Eddie Shi, Staff Reporter

The developer Game Freak has a track record of plugging the same ideas into the identical formula for every Pokémon game. I have been waiting for a modern recipe to manifest that would flip traditional Pokémon games on its head. 

On Jan. 28, my wait came to an end. After watching trailers and gameplay footage, I decided to buy the game and see if the hype was real. As I launched the game,  I met Arceus, the “God” of the Pokémon world. Arceus said to catch all the Pokémon and come back to him. In older games like “Pokémon Black” and “Pokémon Sword,” the player starts in their home, ready to go on a fun journey. In “Legends Arceus,” the player gets launched out of a space-time portal after meeting the creator of the universe. I have never seen an introduction like “Legends Arceus” ever in a mainline Pokémon game. And that’s just the beginning of the innovation.

After the player falls out of the sky, they see the bungling Professor Laventon. After finishing the professor’s tutorial by catching the three starters of choice, Rowlet, Cyndaquil and Oshawott, the player can choose one. I picked Oshawott because he evolves into a sword-wielding sea lion, the coolest thing ever. During the tutorial, I was blown away by the catching mechanic. The player now throws the actual ball similar to “Let’s Go Eevee” and “Pokémon Go.” There are a few differences, though. Players utilize stealth and other items to catch their pocket monsters. I usually sneak behind an unsuspecting Pokémon and chuck a heavy ball at their head. This aspect added a sense of realism to the game which I appreciated a lot. 

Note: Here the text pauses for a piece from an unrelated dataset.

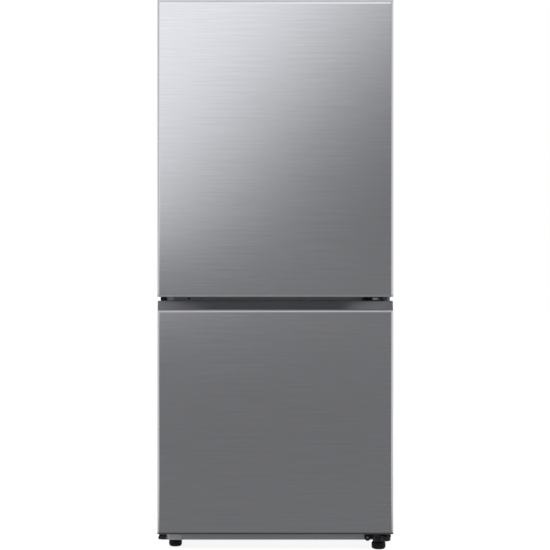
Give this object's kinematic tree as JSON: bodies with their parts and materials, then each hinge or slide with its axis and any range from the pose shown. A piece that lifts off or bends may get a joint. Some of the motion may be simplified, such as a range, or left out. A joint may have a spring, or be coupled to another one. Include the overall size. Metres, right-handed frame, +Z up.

Pokémon can and will attack the player in “Legends Arceus.” I am entirely on board for Pokémon that could knock out an amateur; it adds realism. The little creatures react to the player in unique ways compared to other games. The smaller birds fly away at the sight of you, while other aggressive species like the Sphinx will try to attack. Each Pokémon is more intricate in “Legends Arceus” than in “Pokémon Sword.” I noticed that certain items like berries could be thrown as a distraction to make catching easier. The weight of the item also determines the throwing trajectory. Many of the small details make “Legends Arceus” feel authentic and more like an RPG (role-playing game).

I love the focus on catching Pokémon and less on random people trying to fight me. Other games had random people who would interrupt and challenge the player for no reason, and it’s not like they had a chance. My max-level Charizard would sweep their team of half evolved Pokémon. Luckily, there are far fewer annoyances in “Legends Arceus.”

Some new features include the boss fights, alpha Pokémon, and mounts. The boss fights were fun and fresh. I liked calming down the first boss by chucking calming incense at it. The alpha Pokémon are powerful and spawn naturally. They are at a much higher level for the region, adding a sense of danger to the area. Alphas also add a significant challenge. From what I’ve seen, “Legends Arceus” is noticeably more challenging than previous games like “Pokémon Sun and Moon.” Then there are mounts. Instead of bikes, we get special Pokémon that we can ride. There’s a bird that lets us fly, a bear that digs for treasure and many more mounts that serve different purposes. The player can unlock all the rideable beasts through the story. 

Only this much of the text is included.